In recent weeks, the hefty flood insurance rate increases brought about by a 2012 law have stoked widespread alarm and uncertainty, prompting rallies, petitions and concern among state governors. Mississippi has sued the federal government to try to block the law. The issue has even garnered the attention of lawmakers, otherwise mired in the acrimonious government shutdown. A bipartisan group of senators and House members from Gulf Coast states are pressing for significant adjustments to the law once the Capitol returns to normal.

The law, officially known as the Biggert-Waters Flood Insurance Reform Act, is being rolled out in stages, with a major part having gone into effect on Oct 1. It removes subsidies that keep federal flood insurance premiums artificially low for more than a million policy holders around the country – a discount that was applied to properties that existed before the drawing of flood insurance rate maps.

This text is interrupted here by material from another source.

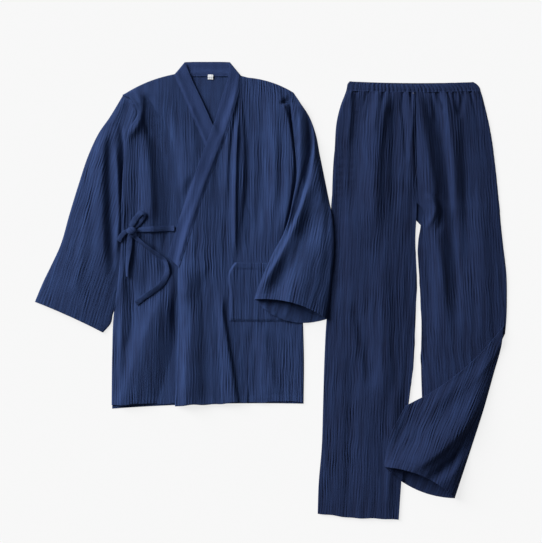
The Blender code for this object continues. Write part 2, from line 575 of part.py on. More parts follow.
def knot(name, pile, material):
    """Lay the bow's knot on the straps' ends: a flattened ball with a flat underside."""
    shape = bmesh.new()
    bmesh.ops.create_uvsphere(shape, u_segments=KNOT_SEGMENTS, v_segments=KNOT_RINGS, radius=1.0)
    x, y = KNOT_CENTRE
    wide, deep, high = KNOT_RADII
    turns = np.linspace(0.0, 2 * math.pi, KNOT_SEGMENTS)
    seat = [(x + reach * wide * math.cos(turn), y + reach * deep * math.sin(turn))
            for turn in turns for reach in (0.0, 0.5, 1.0)]
    floor = pile.clearance(np.array(seat)).max()
    for vertex in shape.verts:
        raised = max(vertex.co.z, -KNOT_FLAT) + KNOT_FLAT
        vertex.co = (x + vertex.co.x * wide, y + vertex.co.y * deep, floor + raised * high)
    bmesh.ops.dissolve_limit(shape, angle_limit=0.001, verts=shape.verts, edges=shape.edges)
    piece = piece_of(name, shape, material, pile)
    pile.add(piece)
    return piece


def waist_waves(shares):
    """Uneven gathers along the front of the waistband."""
    drift = 0.35 * np.sin(2 * math.pi * 3.3 * shares) + 0.25 * np.sin(2 * math.pi * 7.1 * shares)
    size = 1.0 + 0.35 * np.sin(2 * math.pi * 5.3 * shares + 0.8)
    return WAIST_WAVE_RISE * size * np.sin(2 * math.pi * WAIST_WAVES * shares + drift)


def build():
    """Lay every piece of the set, from the floor up."""
    for item in list(bpy.data.objects):
        bpy.data.objects.remove(item)
    collection = new_collection(SET_NAME)
    pile = Pile(collection)
    cloth = new_material("navy_crinkle_cloth", NAVY)
    collar = new_material("navy_collar_cloth", NAVY_COLLAR)
    white = new_material("label_tape", LABEL_WHITE)

    tube_piece("sleeve_right", SLEEVE_RIGHT, 13, 5, 15, pile, cloth, folds=SLEEVE_RIGHT_FOLDS)
    flat_piece("jacket_back", JACKET_BACK, 12, 14, pile, cloth, pressed=True)
    flat_piece("collar_back", COLLAR_BACK, 2, 10, pile, collar, wall=COLLAR_WALL)
    flat_piece("neck_label", LABEL, 2, 2, pile, white, wall=LABEL_WALL)
    flat_piece("trouser_right_back", TROUSER_RIGHT, 5, 12, pile, cloth, pressed=True)
    flat_piece("trouser_left_back", TROUSER_LEFT, 5, 9, pile, cloth, pressed=True)
    flat_piece("front_right", FRONT_RIGHT, 11, 24, pile, cloth, folds=FRONT_RIGHT_FOLDS)
    flat_piece("collar_right", COLLAR_RIGHT, 2, 18, pile, collar, wall=COLLAR_WALL)
    flat_piece("front_left", FRONT_LEFT, 17, 25, pile, cloth, folds=FRONT_LEFT_FOLDS)
    flat_piece("collar_left", COLLAR_LEFT, 2, 22, pile, collar, wall=COLLAR_WALL)
    flat_piece("pocket", POCKET, 9, 7, pile, cloth)
    flat_piece("trouser_right_front", TROUSER_RIGHT, 14, 26, pile, cloth,
               folds=TROUSER_RIGHT_FOLDS)
    flat_piece("trouser_left_front", TROUSER_LEFT, 14, 22, pile, cloth,
               folds=TROUSER_LEFT_FOLDS)
    tube_piece("trouser_left_lower", LOWER_LEG, 11, 11, 11, pile, cloth, folds=LOWER_LEG_FOLDS,
               folded_start=True)
    tube_piece("waistband", WAISTBAND, WAIST_WAVES * WAIST_SEGMENTS_PER_WAVE, 16, 1, pile, cloth,
               wall=WAISTBAND_WALL, waves=waist_waves)
    tube_piece("sleeve_left", SLEEVE_LEFT, 12, 7, 18, pile, cloth, folds=SLEEVE_LEFT_FOLDS)
    strap("tie_front", TIE_FRONT, 8, pile, cloth)
    strap("tie_side", TIE_SIDE, 5, pile, cloth)
    strap("tie_loop", TIE_LOOP, 14, pile, cloth)
    strap("tie_tail_short", TAIL_SHORT, 10, pile, cloth)
    strap("tie_tail_long", TAIL_LONG, 24, pile, cloth)
    knot("tie_knot", pile, cloth)


build()
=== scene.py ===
"""Samue set laid flat: navy crinkled cloth over the frame's solids, on a pale studio floor.

Metres, +Z up, in the row frame. The jacket lies to the left (-X), the trousers to the right, collar
and waistband towards +Y. Right and left in the names are the wearer's. Every cloth piece is a fine
lofted grid between two edges, laid on what lies below it, with creases listed one by one and the
fine crinkles of double gauze along its grain.
"""

import logging
import math
from dataclasses import dataclass, field
from enum import Enum
from typing import NamedTuple, Optional, Sequence, Union

import bmesh
import bpy
import numpy as np
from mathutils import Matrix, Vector


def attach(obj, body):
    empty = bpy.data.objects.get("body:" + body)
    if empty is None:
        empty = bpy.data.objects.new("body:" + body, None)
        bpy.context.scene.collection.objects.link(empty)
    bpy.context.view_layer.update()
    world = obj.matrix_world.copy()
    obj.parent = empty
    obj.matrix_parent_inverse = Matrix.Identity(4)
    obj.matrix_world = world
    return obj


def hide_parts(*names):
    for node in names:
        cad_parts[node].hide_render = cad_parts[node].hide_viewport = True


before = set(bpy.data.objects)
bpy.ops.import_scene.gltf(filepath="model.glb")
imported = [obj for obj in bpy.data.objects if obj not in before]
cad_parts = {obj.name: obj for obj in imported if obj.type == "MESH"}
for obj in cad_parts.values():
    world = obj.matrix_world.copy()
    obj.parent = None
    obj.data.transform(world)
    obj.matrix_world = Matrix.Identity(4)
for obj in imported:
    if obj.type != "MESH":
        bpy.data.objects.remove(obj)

log = logging.getLogger("samue_set")

Grid = np.ndarray
Colour = tuple[float, float, float]

ROOT_BODY = "root"
FLOOR_NAME = "studio_floor"
MAP_CELL = 0.001
MAP_LOW = (-0.56, -0.55)
MAP_SIZE = (1120, 1100)
LAY_GAP = 0.0003
SPLAT_STEPS = 3
BLEND_DEPTH = 0.0008
CROWN_POWER = 0.7
CREASE_STEPS = 101
CREASE_END_SHARE = 0.22
WELD_DISTANCE = 0.00001
EDGE_STEPS = (0.0, 0.0004, 0.0010, 0.0018)
EDGE_REACH = 1.6
ARC_STEPS = 5
FOLD_TURNS = (math.pi / 2, math.pi / 3, math.pi / 6)
HEM_RADIUS = 0.0016
HEM_KEEP = 0.7
HEM_WAVE_POWER = 14
HIDDEN_RADIUS = 0.002
CLOSING_RADIUS = 0.003
SIDE_SEAM = 0.0045
GROOVE_DEPTH = 0.0005
GROOVE_WIDTH = 0.0014
FLUSH_GAP = 0.0002
BARE_HEIGHT = 0.0005
STITCH_PITCH = 0.0034
STITCH_LENGTH = 0.0024
STITCH_WIDTH = 0.0005
STITCH_SINK = 0.0002
UP = np.array((0.0, 0.0, 1.0))
TINY = 1e-6
ROUNDING = 1e-9


class Section(NamedTuple):
    """One line across a flat panel: its ends and their heights, the middle's rise and the bow."""

    left_x: float
    left_y: float
    left_lift: float
    right_x: float
    right_y: float
    right_lift: float
    crown: float
    bow: float


class Ring(NamedTuple):
    """One line across a flattened tube: its ends, height, and the bows of its two layers."""

    left_x: float
    left_y: float
    right_x: float
    right_y: float
    height: float
    bow_under: float
    bow_over: float


class Crease(NamedTuple):
    """A ridge, or a trough where rise is below 0, listed from its upper end to its lower end.

    West and east are its half-widths on the two sides, so that one side can be steeper.
    """

    start_x: float
    start_y: float
    mid_x: float
    mid_y: float
    end_x: float
    end_y: float
    rise: float
    west: float
    east: float


class Calm(NamedTuple):
    """A round zone in which the crinkle is pulled flat by a share."""

    x: float
    y: float
    half_x: float
    half_y: float
    share: float


class Stop(NamedTuple):
    """A point on a strap's middle line: lift above what it lies on, width and roll in degrees."""

    x: float
    y: float
    lift: float
    width: float
    roll: float


SECTION_PLACES = (0, 1, 3, 4)
RING_PLACES = (0, 1, 2, 3)
STOP_PLACES = (0, 1, 2)

STRAP_WIDTH = 0.0124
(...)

An estimated 20 percent of the property owners with federal flood insurance received these subsidies as the new law went into effect, and their premiums will rise, in some cases precipitously, either now, over the next several years or whenever they sell their properties. The exact amount of the increase depends on the home’s elevation above flood level.

Approved by Congress in July 2012 as part of a wide-ranging transportation bill, the Biggert-Waters Act was intended to regain control of an increasingly unsustainable National Flood Insurance Program. The subsidies within that program, in the view of critics, encouraged development in risky areas and led to costly claims after catastrophic events, payouts that were borne largely by those paying market rates.

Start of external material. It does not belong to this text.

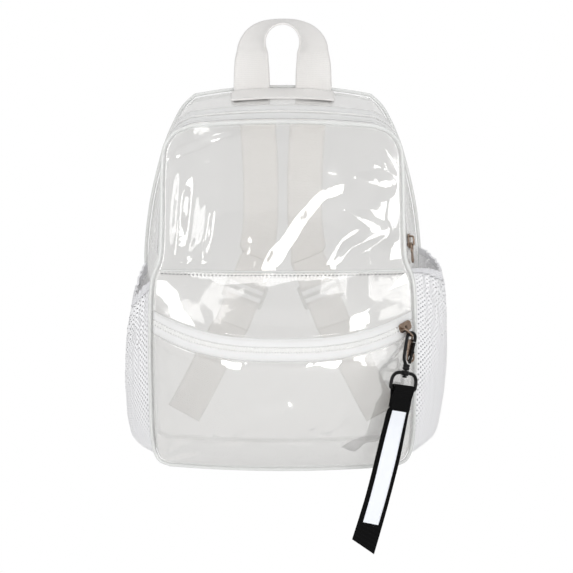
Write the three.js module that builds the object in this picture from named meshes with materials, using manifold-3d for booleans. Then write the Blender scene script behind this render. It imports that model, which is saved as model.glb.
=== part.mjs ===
// Clear vinyl day backpack with a zipped front pocket, two mesh side pockets, a webbing loop handle, flat
// shoulder straps and a snap-hook strap on the pocket zip. Millimetres, +Z up, the front faces -Y. The
// pieces are modelled with the back seam at y = 0 and the base corners at z = 0, and the whole group then
// moves so that the underside of the handle's crown, where the bag hangs, is the origin.
import * as THREE from "three";
import { mergeVertices } from "three/addons/utils/BufferGeometryUtils.js";
import Module from "manifold-3d";

const wasm = await Module();
wasm.setup();

// Sheet goods and clearances
const PVC = 0.8; // clear vinyl sheet
const GAP = 0.4; // between pieces that are sewn or threaded together
const WEBBING = 1.6; // woven webbing
const TAPE = 1.0; // zip tape
const MESH = 1.0; // knitted side-pocket mesh

// Body
const BACK_HEIGHT = 297;
const BACK_HALF = 113;
const FRONT_HEIGHT = 278;
const FRONT_INSET = 7; // the front seam lies this much inside the back seam on each side
const FRONT_HALF = BACK_HALF - FRONT_INSET;
const BASE_DEPTH = 84;
const BASE_SAG = 4;
const GUSSET_BULGE = 2.5;
const FRONT_BULGE = 7;
const BACK_BULGE = 3;
const PIPING_R = 1.5;
const PIPING_SIDES = 5;
const WIRE_SIDES = 6;

// Main zip, in the gusset behind the front seam, and the pocket zip
const ZIP_FROM_SEAM = 19;
const ZIP_TAPE_W = 8;
const ZIP_END = 0.5;
const COIL_W = 4.2;
const COIL_T = 1.5;
const POCKET_PUFF = 24;
const POCKET_TOP_Z = 161;
const POCKET_ZIP_Z = 102;
const POCKET_ZIP_RISE = 17;
const POCKET_EDGE = 0.994;

// Side pockets
const MESH_LOW = 0.09;
const MESH_LEFT_TOP = 0.41;
const MESH_RIGHT_TOP = 0.45;
const MESH_MOUTH_SAG = 0.04;
const MESH_LEFT_BULGE = 19;
const MESH_RIGHT_BULGE = 24;
const MESH_SIDE = 0.07;
const ELASTIC_W = 8;
const ELASTIC_T = 1.8;

// Handle
const HANDLE_W = 30;
const HANDLE_LEG_X = 25;
const HANDLE_LEG_H = 33;
const HANDLE_FROM_SEAM = 2;
const HANDLE_TAIL = 36;
const HANDLE_PATCH_W = 22;
const HANDLE_PATCH_HALF = 42;

// Shoulder straps
const STRAP_W = 30;
const STRAP_BOW = 38;
const STRAP_TAIL = 22;
const ADJUSTER_AT = 0.6;
const ADJUSTER_BAR = 3;
const ADJUSTER_T = 2.4;
const ADJUSTER_PITCH = 9;

// Zip sliders and their pullers
const SLIDER_L = 12;
const SLIDER_W = 8;
const SLIDER_PLATE = 1.1;
const SLIDER_GAP = 0.7;
const POST_R = 1.3;
const POST_X = 3;
const BAIL_R = 0.8;
const BAIL_SPAN = 7.6;
const TONGUE_ASIDE = 0.6;
const TONGUE_DROP = 8;
const PULLER_T = 1.5;
const PULLER_RIM = 1.3;
const POCKET_PULLER_L = 25;
const POCKET_PULLER_W = 7.6;
const POCKET_EYE_L = 2.4;
const POCKET_SLIDER_AT = 0.93;
const MAIN_PULLER_L = 17;
const MAIN_PULLER_W = 5;
const MAIN_EYE_L = 4.6;
const MAIN_SLIDER_UP = 2;

// Snap-hook strap
const HOOK_R = 1.35;
const HOOK_BEND_R = 4.2;
const HOOK_LEG = 21.6;
const HOOK_TIP = 3;
const HOOK_LEAN = 0.17;
const HOOK_STAND_OFF = 8;
const GATE_W = 1.8;
const GATE_GAP = 0.6;
const NECK_R = 3;
const NECK_H = 5;
const HEAD_H = 1.4;
const PIN_R = 1.1;
const BARREL_H = 4;
const RING_R = 1.3;
const RING_HALF = 12;
const RING_DROP = 13;
const LANYARD_W = 20;
const LANYARD_T = 1.6;
const LANYARD_L = 129;
const LANYARD_SLANT = 0.42;
const LANYARD_TAIL = 16;
const LANYARD_CLEAR = 3;
const RIBBON_W = 13;
const RIBBON_T = 0.7;

// The body's side edges, from the base to the top: how high and how far out each row lies on the back seam
// and on the front seam, and how deep the gusset is there, as shares of the heights, half-widths and base
// depth above.
const BODY_ROWS = [
  { backUp: 0.0, backOut: 0.87, frontUp: 0.0, frontOut: 0.87, deep: 1.0 },
  { backUp: 0.012, backOut: 0.93, frontUp: 0.012, frontOut: 0.94, deep: 1.0 },
  { backUp: 0.046, backOut: 0.96, frontUp: 0.05, frontOut: 0.98, deep: 1.0 },
  { backUp: 0.2, backOut: 0.97, frontUp: 0.22, frontOut: 1.0, deep: 1.0 },
  { backUp: 0.37, backOut: 0.98, frontUp: 0.4, frontOut: 1.0, deep: 0.98 },
  { backUp: 0.52, backOut: 1.0, frontUp: 0.55, frontOut: 0.98, deep: 0.95 },
  { backUp: 0.6, backOut: 0.985, frontUp: 0.607, frontOut: 0.925, deep: 0.92 },
  { backUp: 0.69, backOut: 0.95, frontUp: 0.69, frontOut: 0.91, deep: 0.885 },
  { backUp: 0.78, backOut: 0.895, frontUp: 0.79, frontOut: 0.905, deep: 0.85 },
  { backUp: 0.85, backOut: 0.84, frontUp: 0.87, frontOut: 0.9, deep: 0.82 },
  { backUp: 0.907, backOut: 0.775, frontUp: 0.935, frontOut: 0.88, deep: 0.8 },
  { backUp: 0.947, backOut: 0.715, frontUp: 0.971, frontOut: 0.81, deep: 0.78 },
  { backUp: 0.976, backOut: 0.64, frontUp: 0.988, frontOut: 0.7, deep: 0.765 },
];
const CROWN_FROM = 0.6; // the share of the side above which the crown of the top edge begins to show
const SAG_TO = 0.25; // the share of the side below which the sagging base shows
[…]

But the effort to stabilize the program means changing rules that have guided development in flood plains for decades. Some property owners, including business owners and those who bought property after July 6, 2012, are shocked to be facing potential tenfold premium increases or, in some cases, significant losses to the value of their homes.

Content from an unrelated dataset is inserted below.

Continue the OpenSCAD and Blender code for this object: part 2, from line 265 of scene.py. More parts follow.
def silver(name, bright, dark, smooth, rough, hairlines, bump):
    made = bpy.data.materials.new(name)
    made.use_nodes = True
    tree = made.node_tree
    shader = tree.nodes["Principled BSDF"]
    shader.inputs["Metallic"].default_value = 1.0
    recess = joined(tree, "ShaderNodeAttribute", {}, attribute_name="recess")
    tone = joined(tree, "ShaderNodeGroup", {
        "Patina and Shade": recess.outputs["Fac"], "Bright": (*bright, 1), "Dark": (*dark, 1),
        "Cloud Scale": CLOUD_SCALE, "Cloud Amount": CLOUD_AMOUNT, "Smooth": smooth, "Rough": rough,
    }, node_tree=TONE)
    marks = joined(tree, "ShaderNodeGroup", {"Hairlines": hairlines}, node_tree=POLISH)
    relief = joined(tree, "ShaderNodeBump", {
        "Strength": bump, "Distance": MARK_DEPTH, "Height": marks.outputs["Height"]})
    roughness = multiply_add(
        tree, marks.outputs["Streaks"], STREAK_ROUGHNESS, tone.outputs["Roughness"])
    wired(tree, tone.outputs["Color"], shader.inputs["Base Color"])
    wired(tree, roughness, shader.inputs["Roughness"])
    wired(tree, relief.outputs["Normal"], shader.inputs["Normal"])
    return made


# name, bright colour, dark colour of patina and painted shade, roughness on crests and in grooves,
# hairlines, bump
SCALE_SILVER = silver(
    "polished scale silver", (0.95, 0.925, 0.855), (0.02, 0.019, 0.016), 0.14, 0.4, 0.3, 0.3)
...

Property owners in the Northeast first confronted the changes as they contemplated rebuilding in the wake of Hurricane Sandy last year. But owners of flood-prone properties elsewhere are just tuning in to the changes, with many still unclear how they will be affected.

“The homeowners and business owners simply cannot withstand these gargantuan hikes,” said Senator Bill Nelson, a Florida Democrat and member of the bipartisan group of lawmakers pushing a bill to delay the increase. “There is a lot of panic about this.”

Still, in recent years, costly flooding disasters, including Hurricane Sandy, have left the program $25 billion in debt, a situation that will most likely worsen because of climate change and coastal overdevelopment. And almost everyone involved agrees that the issue is not whether to change the program, but how to soften the impact on those hit hardest by the cost increases.

“The flood insurance program is one big storm away from not existing at all,” said Steve Ellis, the vice president of Taxpayers for Common Sense, a nonprofit group that has long pushed for changes in the program. The group has suggested some measures to help those affected by the new law but insists that delays would only make problems worse. “There’s a lot of talk about fairness,” Mr. Ellis said, “but I would argue that it’s not necessarily fair that some people are paying full risk-based rates and other people aren’t.”

The alarm over the new law spreads beyond those losing subsidies to even those who intentionally built outside of high-risk flood zones and are currently paying nonsubsidized but relatively low premiums. In the past, if flood maps were redrawn and a property’s risk profile changed, the old rate was “grandfathered” in. The new law ends that practice beginning late next year. So when the Federal Emergency Management Agency recently presented revised maps for south Louisiana, the reaction was alarm.

“My whole investment premise was destroyed overnight,” said Scott Morse, who, despite being the president of a local home builders association, did not know about the changes until after he bought a new house in January.

About 600,000 homeowners nationwide will see their rates rise only if they buy new policies or allow their current policies to lapse. Homeowners are now concerned that they may not be able to sell their homes because anyone buying a property will be forced to pay the steep premiums. This has created a worrisome ripple effect in the real estate market, and some residents fear that the value of their homes has dropped.

Confronted with premiums that can range from $3,000 to $33,000 or much more, depending on the cost of the home and its risk, potential home buyers are thinking twice about properties in flood-prone areas.

The National Flood Insurance Program began in 1968 as a way to extend government insurance to homeowners in communities that tend to flood. Today, 5.5 million property owners hold federal flood insurance policies, 80 percent of whom pay market rates. Every property with a mortgage in a designated flood plain must have flood insurance, and the federal government insures a vast majority of them. In Florida, which has the most federal flood insurance policies in the country, 260,000 – or 13 percent – of them are subsidized.

W. Craig Fugate, the FEMA administrator, speaking before a Senate committee last month, said he was concerned that some property owners might have difficulty paying the new premiums, but said it was up to Congress to address that.

“I fully believe we should stop subsidizing risk as we go forward for new construction, for secondary homes and for businesses,” he said. “But I think we need to look at affordability for people who live there, look at how we can mitigate their risk.”

In some communities, like Key West and St. Pete Beach on Florida’s west coast, home sales have come to a near standstill just as the crush of the recession was beginning to fade. That could get worse when FEMA begins to phase out subsidies for condo owners in these flood zones, a decision it has put off for now.

Wendy Lockhart and her husband, who live in St. Pete Beach, a barrier island, said they recently closed on a house not too far away. Just after they put their old house on the market, they found out that for a buyer, the flood insurance rates on that home would jump immediately to $8,500 a year from $800.

“It’s a total long shot that anybody would buy this at this point,” said Ms. Lockhart, who owns a real estate brokerage firm.

Many are hoping for wealthy cash buyers who are not required to carry flood insurance because they do not have mortgages. Absent that, many are scrambling for options.

“I built to their codes, I did everything I was supposed to do,” said Claiborne Duvall, 31, who built his house outside of Houma, La., in 2011 only to find out recently that a proposed new map had moved him into a flood zone. If the map is adopted, the $412 a year he had been paying in flood insurance would steadily rise to nearly $6,500.

“What are they going to do?” he asked of those around him who could neither afford the new rates nor find someone willing to buy their homes. “Everybody’s just going to turn their keys in?”